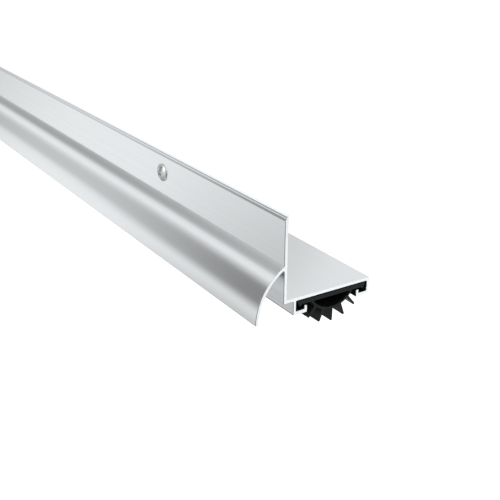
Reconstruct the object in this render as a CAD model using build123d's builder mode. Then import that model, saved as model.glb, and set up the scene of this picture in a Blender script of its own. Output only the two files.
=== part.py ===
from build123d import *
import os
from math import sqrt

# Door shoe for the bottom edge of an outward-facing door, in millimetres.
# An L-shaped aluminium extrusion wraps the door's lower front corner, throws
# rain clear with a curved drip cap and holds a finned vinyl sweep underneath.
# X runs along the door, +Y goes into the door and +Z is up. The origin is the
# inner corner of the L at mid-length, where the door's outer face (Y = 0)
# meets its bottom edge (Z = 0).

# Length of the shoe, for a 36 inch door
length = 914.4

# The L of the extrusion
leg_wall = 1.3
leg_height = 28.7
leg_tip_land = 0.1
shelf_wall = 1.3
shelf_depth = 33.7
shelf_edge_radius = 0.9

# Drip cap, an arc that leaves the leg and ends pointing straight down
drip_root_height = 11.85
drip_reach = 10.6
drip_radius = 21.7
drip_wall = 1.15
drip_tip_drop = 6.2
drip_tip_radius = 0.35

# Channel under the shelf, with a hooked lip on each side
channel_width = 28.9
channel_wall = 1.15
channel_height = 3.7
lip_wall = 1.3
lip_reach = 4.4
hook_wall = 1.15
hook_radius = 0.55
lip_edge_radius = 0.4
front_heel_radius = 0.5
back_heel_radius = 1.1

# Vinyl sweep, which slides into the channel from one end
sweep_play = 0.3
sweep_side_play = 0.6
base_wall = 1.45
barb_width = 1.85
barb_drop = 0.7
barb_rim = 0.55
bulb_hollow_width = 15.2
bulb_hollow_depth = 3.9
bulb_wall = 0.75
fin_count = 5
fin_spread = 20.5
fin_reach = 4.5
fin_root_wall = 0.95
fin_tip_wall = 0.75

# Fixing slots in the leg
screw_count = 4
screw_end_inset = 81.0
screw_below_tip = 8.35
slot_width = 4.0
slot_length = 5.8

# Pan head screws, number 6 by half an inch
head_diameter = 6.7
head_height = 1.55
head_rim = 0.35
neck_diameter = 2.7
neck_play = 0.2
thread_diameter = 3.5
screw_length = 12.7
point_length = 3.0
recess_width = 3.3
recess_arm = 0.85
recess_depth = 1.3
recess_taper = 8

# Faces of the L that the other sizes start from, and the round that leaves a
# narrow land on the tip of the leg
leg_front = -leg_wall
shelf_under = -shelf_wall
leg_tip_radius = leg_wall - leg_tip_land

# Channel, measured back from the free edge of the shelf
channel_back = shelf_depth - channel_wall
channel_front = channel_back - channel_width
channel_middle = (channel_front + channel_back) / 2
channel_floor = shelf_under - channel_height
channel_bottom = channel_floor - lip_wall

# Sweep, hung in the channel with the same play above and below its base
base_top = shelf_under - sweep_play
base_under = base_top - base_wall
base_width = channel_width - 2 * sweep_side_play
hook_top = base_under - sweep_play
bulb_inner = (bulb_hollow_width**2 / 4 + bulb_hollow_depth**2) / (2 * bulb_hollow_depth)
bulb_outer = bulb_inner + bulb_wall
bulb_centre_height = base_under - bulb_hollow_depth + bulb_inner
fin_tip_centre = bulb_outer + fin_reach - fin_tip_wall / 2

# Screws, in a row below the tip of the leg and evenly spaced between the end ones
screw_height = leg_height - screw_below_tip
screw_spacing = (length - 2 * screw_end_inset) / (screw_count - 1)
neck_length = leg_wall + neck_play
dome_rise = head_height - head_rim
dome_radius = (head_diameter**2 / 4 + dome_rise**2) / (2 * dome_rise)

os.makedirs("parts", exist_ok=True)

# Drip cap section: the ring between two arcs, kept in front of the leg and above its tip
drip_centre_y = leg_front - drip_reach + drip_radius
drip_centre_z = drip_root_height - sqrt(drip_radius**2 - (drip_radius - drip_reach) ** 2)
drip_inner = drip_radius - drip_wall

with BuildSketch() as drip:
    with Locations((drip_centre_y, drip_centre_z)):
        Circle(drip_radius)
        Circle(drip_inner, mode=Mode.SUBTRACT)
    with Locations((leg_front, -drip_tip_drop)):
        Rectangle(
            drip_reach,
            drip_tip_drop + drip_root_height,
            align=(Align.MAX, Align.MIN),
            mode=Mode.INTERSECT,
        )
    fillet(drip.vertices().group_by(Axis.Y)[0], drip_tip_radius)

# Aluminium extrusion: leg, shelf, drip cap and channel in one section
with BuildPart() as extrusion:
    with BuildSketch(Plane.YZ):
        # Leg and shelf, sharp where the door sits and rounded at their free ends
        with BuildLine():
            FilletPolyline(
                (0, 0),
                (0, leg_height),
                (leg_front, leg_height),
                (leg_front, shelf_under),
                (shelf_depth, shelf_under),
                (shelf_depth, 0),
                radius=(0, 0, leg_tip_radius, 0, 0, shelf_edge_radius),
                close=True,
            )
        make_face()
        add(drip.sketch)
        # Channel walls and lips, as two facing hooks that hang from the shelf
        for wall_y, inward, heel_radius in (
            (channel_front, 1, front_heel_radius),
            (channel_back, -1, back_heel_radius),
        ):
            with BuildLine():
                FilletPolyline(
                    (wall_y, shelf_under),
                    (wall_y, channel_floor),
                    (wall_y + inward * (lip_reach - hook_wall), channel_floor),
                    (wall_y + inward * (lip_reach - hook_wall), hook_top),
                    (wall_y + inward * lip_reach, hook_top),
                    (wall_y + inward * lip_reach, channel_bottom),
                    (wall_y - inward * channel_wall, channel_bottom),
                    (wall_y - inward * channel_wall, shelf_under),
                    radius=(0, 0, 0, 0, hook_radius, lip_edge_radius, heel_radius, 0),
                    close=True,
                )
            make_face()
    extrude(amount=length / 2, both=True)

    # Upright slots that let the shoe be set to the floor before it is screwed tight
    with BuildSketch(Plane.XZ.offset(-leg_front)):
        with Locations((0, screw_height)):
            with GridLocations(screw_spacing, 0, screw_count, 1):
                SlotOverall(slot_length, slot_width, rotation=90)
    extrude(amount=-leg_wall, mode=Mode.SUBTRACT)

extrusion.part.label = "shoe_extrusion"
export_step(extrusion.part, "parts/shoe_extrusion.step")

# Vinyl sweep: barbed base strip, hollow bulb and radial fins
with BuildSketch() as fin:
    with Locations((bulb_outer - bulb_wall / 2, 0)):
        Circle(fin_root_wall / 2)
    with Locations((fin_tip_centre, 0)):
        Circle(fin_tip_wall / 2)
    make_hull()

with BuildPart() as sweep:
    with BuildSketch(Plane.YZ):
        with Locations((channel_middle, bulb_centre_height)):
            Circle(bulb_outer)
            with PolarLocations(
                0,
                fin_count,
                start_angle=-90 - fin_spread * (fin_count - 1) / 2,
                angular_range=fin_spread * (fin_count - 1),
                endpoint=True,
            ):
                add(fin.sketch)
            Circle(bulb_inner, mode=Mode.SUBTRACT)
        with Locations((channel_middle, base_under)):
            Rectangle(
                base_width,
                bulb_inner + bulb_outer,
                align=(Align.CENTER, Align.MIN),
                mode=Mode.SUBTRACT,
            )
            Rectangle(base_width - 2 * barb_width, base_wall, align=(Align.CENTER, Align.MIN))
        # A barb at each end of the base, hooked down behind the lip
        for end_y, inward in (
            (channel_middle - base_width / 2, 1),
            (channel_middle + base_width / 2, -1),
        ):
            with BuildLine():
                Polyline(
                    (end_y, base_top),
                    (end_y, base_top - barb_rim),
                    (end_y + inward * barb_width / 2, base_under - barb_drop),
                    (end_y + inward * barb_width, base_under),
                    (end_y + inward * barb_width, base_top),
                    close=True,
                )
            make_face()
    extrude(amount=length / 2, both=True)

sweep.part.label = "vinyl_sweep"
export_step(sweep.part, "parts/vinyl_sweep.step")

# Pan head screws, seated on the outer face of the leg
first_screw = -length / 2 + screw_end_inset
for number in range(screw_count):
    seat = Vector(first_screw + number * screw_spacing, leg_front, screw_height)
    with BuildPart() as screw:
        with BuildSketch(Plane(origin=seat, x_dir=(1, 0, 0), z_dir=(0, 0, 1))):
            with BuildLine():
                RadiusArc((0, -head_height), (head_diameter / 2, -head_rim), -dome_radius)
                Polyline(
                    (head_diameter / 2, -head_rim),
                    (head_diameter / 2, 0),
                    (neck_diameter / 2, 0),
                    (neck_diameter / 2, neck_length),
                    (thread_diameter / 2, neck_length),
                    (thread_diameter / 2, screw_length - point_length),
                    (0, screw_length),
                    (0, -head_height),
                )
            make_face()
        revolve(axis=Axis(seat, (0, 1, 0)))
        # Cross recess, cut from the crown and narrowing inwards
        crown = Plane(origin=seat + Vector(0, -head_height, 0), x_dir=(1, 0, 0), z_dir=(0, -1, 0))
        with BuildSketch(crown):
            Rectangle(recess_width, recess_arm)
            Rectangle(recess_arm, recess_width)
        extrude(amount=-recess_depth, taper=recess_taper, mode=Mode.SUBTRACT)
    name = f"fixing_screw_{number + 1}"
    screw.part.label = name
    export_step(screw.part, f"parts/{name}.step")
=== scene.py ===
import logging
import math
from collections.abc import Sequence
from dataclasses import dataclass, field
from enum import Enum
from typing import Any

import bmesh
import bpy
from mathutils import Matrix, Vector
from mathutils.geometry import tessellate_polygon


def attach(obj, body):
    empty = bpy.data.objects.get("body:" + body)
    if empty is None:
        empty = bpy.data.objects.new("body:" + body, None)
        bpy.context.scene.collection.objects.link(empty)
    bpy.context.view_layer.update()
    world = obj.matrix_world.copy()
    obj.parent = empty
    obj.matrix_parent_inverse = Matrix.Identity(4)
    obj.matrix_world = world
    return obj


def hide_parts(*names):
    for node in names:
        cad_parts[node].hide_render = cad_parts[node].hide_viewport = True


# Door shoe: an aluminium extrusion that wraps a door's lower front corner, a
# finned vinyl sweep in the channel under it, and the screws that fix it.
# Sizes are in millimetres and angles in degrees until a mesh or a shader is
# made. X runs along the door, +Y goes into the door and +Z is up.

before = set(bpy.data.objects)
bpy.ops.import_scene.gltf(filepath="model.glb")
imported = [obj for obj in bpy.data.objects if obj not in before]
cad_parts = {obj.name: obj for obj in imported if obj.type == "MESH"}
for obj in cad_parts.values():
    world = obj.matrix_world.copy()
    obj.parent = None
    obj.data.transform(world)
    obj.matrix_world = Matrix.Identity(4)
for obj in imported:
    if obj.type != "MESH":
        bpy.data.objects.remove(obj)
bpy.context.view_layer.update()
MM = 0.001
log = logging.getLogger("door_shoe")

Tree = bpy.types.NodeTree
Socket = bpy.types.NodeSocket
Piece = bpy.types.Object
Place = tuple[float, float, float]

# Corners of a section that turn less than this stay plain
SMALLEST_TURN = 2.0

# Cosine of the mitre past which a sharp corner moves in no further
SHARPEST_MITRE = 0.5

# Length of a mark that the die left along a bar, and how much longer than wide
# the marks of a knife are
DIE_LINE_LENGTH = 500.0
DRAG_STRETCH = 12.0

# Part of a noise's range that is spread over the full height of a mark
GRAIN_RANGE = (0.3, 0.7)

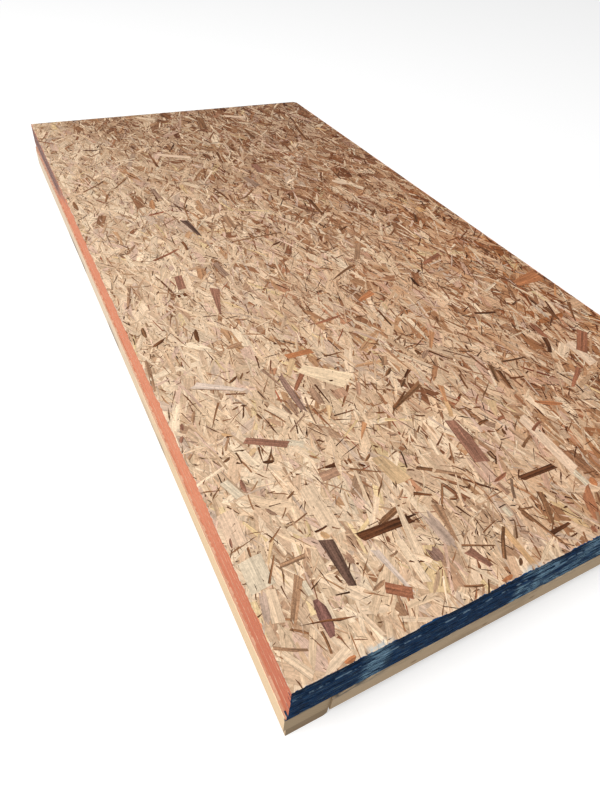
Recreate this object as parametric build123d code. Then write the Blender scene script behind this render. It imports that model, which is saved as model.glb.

++++++++++

◆ **REQUIRED TASK**
Above are records; repeat only the lines starting at the line with "Rectangle(recess_arm, recess_width)" and ending at the line with "if empty is", exactly as they appear, both included.

◆ **ANSWER IN FULL**
            Rectangle(recess_arm, recess_width)
        extrude(amount=-recess_depth, taper=recess_taper, mode=Mode.SUBTRACT)
    name = f"fixing_screw_{number + 1}"
    screw.part.label = name
    export_step(screw.part, f"parts/{name}.step")
=== scene.py ===
import logging
import math
from collections.abc import Sequence
from dataclasses import dataclass, field
from enum import Enum
from typing import Any

import bmesh
import bpy
from mathutils import Matrix, Vector
from mathutils.geometry import tessellate_polygon


def attach(obj, body):
    empty = bpy.data.objects.get("body:" + body)
    if empty is None:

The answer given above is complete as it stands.